**To be done:** Quote the data below in full, please, without altering anything.

**Recorded data:**
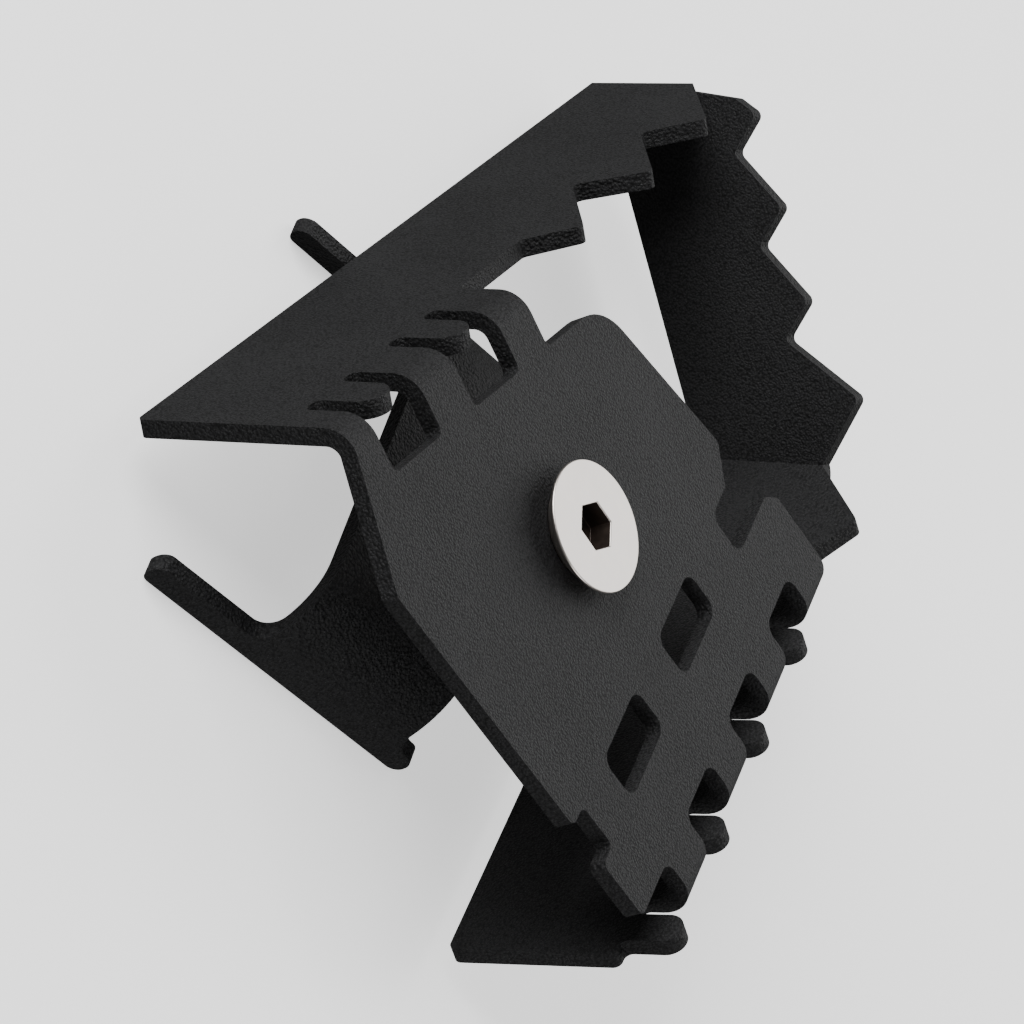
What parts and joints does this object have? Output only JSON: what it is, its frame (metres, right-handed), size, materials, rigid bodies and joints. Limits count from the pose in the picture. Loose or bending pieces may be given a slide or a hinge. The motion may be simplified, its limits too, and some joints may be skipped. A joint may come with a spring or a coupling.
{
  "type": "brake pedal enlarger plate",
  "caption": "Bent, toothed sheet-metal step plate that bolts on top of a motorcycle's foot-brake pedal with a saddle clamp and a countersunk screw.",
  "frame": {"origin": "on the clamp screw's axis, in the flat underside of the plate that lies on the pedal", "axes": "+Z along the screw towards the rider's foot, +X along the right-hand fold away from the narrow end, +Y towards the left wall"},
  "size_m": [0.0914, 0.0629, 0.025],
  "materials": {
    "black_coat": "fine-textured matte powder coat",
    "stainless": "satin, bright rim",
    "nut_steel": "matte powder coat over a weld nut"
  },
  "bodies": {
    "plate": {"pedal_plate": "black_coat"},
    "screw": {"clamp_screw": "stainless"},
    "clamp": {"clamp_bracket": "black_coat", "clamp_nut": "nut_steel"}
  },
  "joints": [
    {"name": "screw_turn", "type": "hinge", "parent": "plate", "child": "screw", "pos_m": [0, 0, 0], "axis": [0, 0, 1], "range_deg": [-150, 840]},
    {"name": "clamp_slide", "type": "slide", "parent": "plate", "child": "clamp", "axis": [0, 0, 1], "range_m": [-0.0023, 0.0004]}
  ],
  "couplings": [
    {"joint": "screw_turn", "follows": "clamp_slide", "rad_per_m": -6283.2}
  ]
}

**Full solution:**
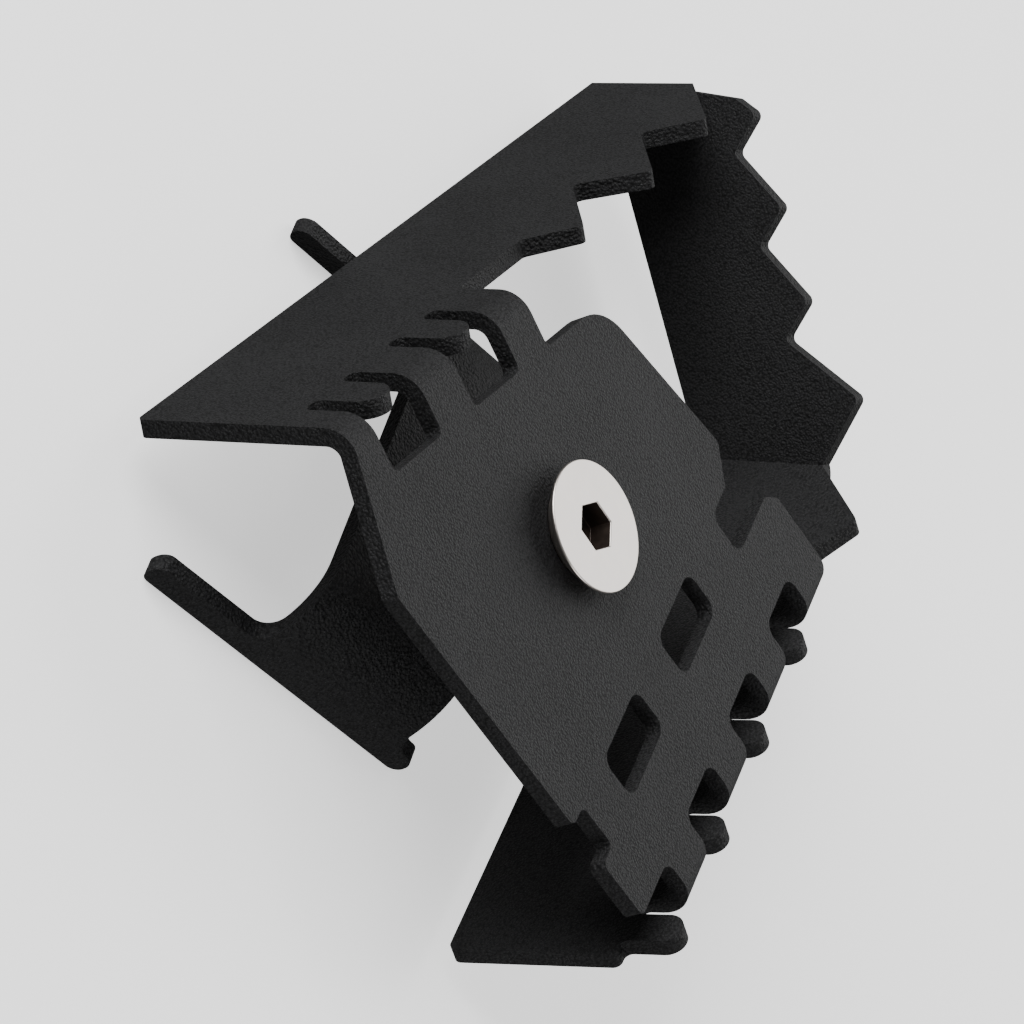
What parts and joints does this object have? Output only JSON: what it is, its frame (metres, right-handed), size, materials, rigid bodies and joints. Limits count from the pose in the picture. Loose or bending pieces may be given a slide or a hinge. The motion may be simplified, its limits too, and some joints may be skipped. A joint may come with a spring or a coupling.
{
  "type": "brake pedal enlarger plate",
  "caption": "Bent, toothed sheet-metal step plate that bolts on top of a motorcycle's foot-brake pedal with a saddle clamp and a countersunk screw.",
  "frame": {"origin": "on the clamp screw's axis, in the flat underside of the plate that lies on the pedal", "axes": "+Z along the screw towards the rider's foot, +X along the right-hand fold away from the narrow end, +Y towards the left wall"},
  "size_m": [0.0914, 0.0629, 0.025],
  "materials": {
    "black_coat": "fine-textured matte powder coat",
    "stainless": "satin, bright rim",
    "nut_steel": "matte powder coat over a weld nut"
  },
  "bodies": {
    "plate": {"pedal_plate": "black_coat"},
    "screw": {"clamp_screw": "stainless"},
    "clamp": {"clamp_bracket": "black_coat", "clamp_nut": "nut_steel"}
  },
  "joints": [
    {"name": "screw_turn", "type": "hinge", "parent": "plate", "child": "screw", "pos_m": [0, 0, 0], "axis": [0, 0, 1], "range_deg": [-150, 840]},
    {"name": "clamp_slide", "type": "slide", "parent": "plate", "child": "clamp", "axis": [0, 0, 1], "range_m": [-0.0023, 0.0004]}
  ],
  "couplings": [
    {"joint": "screw_turn", "follows": "clamp_slide", "rad_per_m": -6283.2}
  ]
}